Les JCC 2004 ont également eu leur vrai-faux « scandale » avec une rumeur persistante selon laquelle la projection du documentaire Déluge au pays du Baas, d’Omar Amiralay, Syrien résidant en France, serait annulée à la suite de certaines pressions diplomatiques. Une rumeur qui a entraîné des déclarations de retrait de leurs films par plusieurs cinéastes, mais qui s’est révélée infondée. La projection a bien eu lieu en définitive, confirmant que les JCC, bien qu’organisées directement par les autorités tunisiennes et non pas par une association de professionnelscomme c’est le plus souvent le cas ailleurs, continuent à garantir les films contre toute forme de censure. Laquelle, dans ce cas, aurait été d’autant plus absurde que le film coproduit par la chaîne de télévision française Arte, et déjà projeté à Beyrouth et à la Biennale des films arabes de Paris, reste accessible à tous par voie de satellite !
Curieusement, la clôture des JCC 2004 a été aux antipodes de l’ouverture : comme effrayés par l’audace et la démesure (pourtant très réussie) du premier jour, les organisateurs se sont repliés pour la remise des prix sur la petite salle du Théâtre de la ville de Tunis, dans une cérémonie minimaliste où ne manquaient ni les approximations ni un certain amateurisme comme s’il s’agissait d’une simple remise de prix « locale » !

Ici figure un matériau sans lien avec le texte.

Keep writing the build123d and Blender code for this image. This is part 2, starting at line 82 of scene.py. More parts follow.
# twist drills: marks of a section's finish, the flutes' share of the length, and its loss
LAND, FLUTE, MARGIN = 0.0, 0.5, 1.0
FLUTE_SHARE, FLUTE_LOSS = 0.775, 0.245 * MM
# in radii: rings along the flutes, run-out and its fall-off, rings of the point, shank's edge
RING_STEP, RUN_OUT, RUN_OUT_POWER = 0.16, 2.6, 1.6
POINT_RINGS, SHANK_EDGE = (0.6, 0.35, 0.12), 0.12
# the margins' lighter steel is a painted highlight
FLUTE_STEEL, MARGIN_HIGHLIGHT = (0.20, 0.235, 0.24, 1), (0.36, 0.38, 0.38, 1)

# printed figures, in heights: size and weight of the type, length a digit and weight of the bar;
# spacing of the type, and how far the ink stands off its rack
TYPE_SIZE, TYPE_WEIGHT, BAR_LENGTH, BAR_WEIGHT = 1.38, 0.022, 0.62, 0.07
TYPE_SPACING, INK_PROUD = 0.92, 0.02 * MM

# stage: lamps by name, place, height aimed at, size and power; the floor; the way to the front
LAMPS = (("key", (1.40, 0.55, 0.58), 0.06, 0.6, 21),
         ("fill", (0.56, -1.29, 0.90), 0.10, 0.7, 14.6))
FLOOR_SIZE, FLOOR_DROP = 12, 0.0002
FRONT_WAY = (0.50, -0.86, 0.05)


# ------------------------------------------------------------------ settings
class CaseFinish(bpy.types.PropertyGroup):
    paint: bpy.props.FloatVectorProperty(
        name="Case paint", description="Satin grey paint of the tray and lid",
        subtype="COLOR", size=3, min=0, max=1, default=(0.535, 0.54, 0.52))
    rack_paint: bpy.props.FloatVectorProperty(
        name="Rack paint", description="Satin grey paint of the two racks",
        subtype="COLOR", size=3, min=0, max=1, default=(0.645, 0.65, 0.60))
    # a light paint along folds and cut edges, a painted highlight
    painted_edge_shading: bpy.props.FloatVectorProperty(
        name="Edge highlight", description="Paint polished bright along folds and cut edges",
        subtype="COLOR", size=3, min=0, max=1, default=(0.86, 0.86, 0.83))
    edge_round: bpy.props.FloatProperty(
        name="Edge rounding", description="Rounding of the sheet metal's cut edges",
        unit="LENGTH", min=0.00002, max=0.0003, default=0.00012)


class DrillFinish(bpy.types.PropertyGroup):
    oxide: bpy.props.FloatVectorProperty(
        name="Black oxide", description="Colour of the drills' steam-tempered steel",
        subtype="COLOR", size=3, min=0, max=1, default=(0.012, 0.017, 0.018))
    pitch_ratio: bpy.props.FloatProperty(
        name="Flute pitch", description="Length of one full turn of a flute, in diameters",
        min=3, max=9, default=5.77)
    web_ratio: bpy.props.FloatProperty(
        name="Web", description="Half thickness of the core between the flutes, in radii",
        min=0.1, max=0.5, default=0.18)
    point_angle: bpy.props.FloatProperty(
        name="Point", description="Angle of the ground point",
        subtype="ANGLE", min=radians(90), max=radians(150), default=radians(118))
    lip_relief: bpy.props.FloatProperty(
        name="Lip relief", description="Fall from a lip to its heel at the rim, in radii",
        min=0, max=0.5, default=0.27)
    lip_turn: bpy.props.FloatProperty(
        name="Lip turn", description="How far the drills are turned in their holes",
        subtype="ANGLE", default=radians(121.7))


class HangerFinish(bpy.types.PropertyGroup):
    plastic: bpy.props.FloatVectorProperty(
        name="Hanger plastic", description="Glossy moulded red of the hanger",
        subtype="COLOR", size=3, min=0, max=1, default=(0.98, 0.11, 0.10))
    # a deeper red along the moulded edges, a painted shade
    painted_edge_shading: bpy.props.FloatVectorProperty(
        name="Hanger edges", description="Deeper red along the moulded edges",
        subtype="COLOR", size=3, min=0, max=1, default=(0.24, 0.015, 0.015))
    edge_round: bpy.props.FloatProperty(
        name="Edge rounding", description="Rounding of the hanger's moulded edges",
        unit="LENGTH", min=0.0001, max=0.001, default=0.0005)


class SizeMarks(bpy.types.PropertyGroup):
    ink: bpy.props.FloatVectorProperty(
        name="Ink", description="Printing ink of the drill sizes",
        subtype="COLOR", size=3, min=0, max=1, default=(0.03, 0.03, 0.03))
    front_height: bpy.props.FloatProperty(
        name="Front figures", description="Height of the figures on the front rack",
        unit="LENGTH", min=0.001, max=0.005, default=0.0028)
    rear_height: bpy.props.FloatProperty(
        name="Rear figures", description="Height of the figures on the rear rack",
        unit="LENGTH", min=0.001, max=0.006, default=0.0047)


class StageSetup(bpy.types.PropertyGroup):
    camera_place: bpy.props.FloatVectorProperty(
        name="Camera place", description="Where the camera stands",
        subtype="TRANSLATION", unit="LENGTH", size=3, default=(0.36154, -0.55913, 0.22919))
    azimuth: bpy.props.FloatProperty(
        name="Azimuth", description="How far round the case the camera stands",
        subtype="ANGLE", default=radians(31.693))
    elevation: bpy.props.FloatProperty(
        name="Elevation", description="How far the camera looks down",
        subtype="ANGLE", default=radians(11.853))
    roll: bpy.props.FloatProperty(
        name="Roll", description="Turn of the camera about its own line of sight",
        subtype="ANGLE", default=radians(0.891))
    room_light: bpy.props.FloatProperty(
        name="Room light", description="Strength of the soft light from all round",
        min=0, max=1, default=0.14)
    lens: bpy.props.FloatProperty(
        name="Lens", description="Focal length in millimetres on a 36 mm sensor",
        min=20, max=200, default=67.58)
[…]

D’où l’impression que les JCC – dont la plus grande lacune est l’absence d’écho international et la plus grande réussite l’extraordinaire adhésion du public, qui transforme pendant une semaine Tunis en véritable centre d’échanges culturels – revenaient inéluctablement à leurs origines. Fondées par le président des ciné-clubs tunisiens de l’époque, le professeur Tahar Cheriaa, les JCC semblent toujours ainsi rejeter in fine les paillettes pour retrouver leur formule la plus efficace : celle, plus intellectuelle et autrement conviviale, d’un ciné-club géant à l’échelle de toute une ville.